Trump tweeted his reaction this morning. "It is about time that Roger Goodell of the NFL is finally demanding that all players STAND for our great National Anthem-RESPECT OUR COUNTRY."
Also, ESPN suspended host Jemele Hill for violating the company's social media policy after she tweeted about boycotts against Dallas Cowboys owner Jerry Jones. And here was Trump yesterday: "With Jemele Hill at the mike, it is no wonder ESPN ratings have 'tanked,' in fact, tanked so badly it is the talk of the industry!"
But the Culture Wars are still ongoing, and here's rapper Eminem firing back at Trump.
Don't throw stones if your team lives in a glass house
In reaction to Hillary Clinton denouncing Hollywood mogul Harvey Weinstein after the sexual-assault allegations against him, Trump White House counselor Kellyanne Conway tweeted, "It took Hillary abt 5 minutes to blame NRA for madman's rampage, but 5 days to sorta-kinda blame Harvey Weinstein 4 his sexually assaults."

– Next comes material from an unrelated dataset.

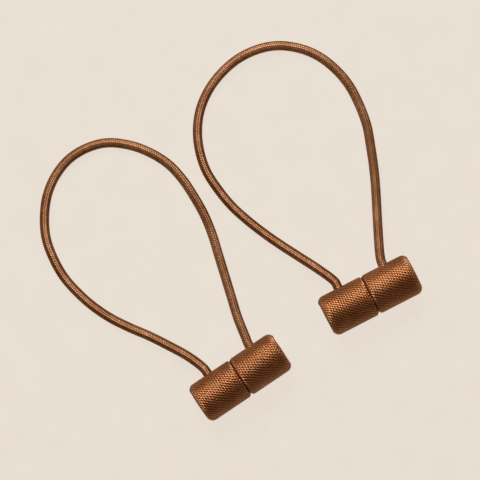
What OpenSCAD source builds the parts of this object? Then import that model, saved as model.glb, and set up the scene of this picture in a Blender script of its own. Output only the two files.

But this will only draw attention to the allegations of sexual assault and harassment against President Trump, Trump's remarks in that infamous "Access Hollywood" video, and Trump calling Roger Ailes a "very, very good person."

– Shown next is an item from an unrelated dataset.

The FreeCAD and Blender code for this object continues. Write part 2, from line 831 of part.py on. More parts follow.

Trump heads to Pennsylvania to sell tax reform
At 5:45 pm ET from Harrisburg, Pa., President Trump will deliver remarks selling the GOP tax-reform proposal.

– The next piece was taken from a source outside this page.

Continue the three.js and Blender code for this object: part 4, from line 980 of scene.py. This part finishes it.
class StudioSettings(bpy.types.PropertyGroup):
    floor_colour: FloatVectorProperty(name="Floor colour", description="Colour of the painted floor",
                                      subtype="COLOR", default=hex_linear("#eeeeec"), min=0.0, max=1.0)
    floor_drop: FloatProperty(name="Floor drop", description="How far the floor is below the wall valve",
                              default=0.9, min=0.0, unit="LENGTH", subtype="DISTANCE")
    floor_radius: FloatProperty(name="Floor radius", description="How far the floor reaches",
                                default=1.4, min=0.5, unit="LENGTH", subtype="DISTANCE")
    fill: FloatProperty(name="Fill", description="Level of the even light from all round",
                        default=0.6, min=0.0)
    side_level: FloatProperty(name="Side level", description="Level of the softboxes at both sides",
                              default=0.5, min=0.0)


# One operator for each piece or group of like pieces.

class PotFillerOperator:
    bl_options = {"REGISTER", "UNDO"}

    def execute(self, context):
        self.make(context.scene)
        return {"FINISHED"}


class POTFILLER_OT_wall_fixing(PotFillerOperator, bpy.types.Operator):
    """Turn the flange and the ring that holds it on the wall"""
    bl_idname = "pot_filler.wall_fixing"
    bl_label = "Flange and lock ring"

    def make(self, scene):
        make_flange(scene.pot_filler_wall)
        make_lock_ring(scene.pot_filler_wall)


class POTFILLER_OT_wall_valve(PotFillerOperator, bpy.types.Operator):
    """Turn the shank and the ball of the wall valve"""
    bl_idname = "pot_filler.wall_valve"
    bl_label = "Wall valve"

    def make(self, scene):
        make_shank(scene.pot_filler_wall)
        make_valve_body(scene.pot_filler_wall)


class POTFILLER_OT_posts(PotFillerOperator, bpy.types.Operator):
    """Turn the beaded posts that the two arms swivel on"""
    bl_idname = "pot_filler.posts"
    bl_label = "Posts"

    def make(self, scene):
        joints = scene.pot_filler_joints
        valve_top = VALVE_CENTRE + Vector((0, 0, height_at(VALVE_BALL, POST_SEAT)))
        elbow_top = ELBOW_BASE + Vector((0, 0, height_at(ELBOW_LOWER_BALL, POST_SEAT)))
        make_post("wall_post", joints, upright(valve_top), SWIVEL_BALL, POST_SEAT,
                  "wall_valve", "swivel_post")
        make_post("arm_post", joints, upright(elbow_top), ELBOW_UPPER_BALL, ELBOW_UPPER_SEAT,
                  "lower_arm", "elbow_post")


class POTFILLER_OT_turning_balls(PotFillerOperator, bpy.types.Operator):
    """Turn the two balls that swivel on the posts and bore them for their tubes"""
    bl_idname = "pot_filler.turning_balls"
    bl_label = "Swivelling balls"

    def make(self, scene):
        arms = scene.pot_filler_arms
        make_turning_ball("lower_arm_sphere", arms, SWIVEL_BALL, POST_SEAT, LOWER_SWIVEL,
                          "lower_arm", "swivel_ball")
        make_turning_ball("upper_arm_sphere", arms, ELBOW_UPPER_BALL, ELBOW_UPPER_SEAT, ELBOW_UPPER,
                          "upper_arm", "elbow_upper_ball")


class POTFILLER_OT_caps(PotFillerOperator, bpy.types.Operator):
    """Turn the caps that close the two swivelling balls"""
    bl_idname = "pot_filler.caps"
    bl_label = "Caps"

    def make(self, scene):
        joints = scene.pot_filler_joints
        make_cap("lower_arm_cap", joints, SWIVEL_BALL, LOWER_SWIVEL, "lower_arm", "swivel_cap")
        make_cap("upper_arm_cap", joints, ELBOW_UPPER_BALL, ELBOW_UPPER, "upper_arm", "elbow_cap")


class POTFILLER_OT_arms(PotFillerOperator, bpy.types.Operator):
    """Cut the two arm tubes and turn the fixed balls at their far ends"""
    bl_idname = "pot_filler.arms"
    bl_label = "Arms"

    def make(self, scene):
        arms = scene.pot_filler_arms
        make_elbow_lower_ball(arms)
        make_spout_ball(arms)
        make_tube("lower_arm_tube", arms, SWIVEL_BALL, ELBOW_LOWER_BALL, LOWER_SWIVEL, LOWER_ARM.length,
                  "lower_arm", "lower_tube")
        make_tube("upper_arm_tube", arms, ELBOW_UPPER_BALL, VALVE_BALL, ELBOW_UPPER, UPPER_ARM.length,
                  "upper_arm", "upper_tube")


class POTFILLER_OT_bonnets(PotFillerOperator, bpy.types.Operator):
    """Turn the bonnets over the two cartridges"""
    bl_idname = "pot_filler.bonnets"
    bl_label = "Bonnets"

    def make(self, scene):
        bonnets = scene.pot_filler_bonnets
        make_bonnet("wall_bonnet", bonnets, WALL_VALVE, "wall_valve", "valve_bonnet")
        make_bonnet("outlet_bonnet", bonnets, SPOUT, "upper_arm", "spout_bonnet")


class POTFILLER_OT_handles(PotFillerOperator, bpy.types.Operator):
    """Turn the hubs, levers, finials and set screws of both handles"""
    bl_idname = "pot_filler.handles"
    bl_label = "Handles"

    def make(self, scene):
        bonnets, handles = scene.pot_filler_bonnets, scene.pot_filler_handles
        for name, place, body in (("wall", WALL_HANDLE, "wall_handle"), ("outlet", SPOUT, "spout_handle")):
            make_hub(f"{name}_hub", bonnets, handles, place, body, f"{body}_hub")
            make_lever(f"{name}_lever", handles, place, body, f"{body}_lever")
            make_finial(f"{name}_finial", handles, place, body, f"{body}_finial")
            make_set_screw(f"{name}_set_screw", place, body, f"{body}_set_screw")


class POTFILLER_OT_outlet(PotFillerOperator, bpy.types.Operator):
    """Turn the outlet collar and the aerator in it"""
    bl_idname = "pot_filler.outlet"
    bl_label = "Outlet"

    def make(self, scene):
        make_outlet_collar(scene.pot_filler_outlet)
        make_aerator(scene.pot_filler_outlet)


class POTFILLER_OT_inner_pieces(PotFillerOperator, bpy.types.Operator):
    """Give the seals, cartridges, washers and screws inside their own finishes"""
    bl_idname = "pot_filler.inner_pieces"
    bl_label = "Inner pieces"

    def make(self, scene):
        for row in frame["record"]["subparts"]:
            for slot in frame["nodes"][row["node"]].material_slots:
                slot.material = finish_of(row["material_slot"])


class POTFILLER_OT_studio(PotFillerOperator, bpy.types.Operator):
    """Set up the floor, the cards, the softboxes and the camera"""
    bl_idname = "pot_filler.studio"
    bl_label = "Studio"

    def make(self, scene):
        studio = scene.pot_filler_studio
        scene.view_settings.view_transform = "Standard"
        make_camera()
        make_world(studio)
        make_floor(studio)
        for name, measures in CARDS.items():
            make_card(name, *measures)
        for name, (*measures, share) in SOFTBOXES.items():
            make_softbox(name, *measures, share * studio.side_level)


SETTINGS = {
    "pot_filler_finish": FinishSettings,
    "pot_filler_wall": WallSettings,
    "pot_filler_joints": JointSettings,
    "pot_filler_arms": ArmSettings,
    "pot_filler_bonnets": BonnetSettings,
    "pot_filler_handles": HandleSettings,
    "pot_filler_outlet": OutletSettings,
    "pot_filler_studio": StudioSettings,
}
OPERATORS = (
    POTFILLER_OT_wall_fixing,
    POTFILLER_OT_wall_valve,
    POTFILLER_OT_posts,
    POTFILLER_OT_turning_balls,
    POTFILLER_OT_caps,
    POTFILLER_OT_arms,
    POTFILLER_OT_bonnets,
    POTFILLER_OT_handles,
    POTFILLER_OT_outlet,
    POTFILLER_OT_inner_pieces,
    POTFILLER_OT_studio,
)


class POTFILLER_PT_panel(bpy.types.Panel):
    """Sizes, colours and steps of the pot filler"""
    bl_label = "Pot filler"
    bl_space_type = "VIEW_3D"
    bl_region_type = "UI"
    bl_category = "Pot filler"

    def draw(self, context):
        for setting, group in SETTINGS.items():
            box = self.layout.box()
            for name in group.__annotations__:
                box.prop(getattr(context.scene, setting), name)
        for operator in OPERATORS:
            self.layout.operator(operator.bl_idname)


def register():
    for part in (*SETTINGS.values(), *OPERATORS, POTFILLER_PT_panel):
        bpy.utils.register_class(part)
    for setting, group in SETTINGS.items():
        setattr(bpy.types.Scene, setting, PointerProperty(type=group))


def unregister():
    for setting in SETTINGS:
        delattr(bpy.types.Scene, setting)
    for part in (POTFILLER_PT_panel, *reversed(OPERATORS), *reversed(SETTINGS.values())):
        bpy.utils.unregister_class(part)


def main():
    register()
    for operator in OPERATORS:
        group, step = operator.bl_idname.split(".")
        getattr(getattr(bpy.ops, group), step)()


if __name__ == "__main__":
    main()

The AP previews Trump's event. "Trump will be speaking in front of an audience of roughly 1,000 people, including lots of truckers, against a backdrop of big rigs at a local air plane hangar, according to the White House. Trump is pitching a plan that would dramatically cut corporate tax rates from 35 percent to 20 percent, reduce the number of personal income tax brackets and boost the standard deduction."
Biden to campaign for Northam on Saturday
Finally, in Virginia's gubernatorial race, former Vice President Joe Biden will campaign for Democrat Ralph Northam on Saturday. Biden will participate with Northam in a roundtable discussion on economic development in Reston, Va.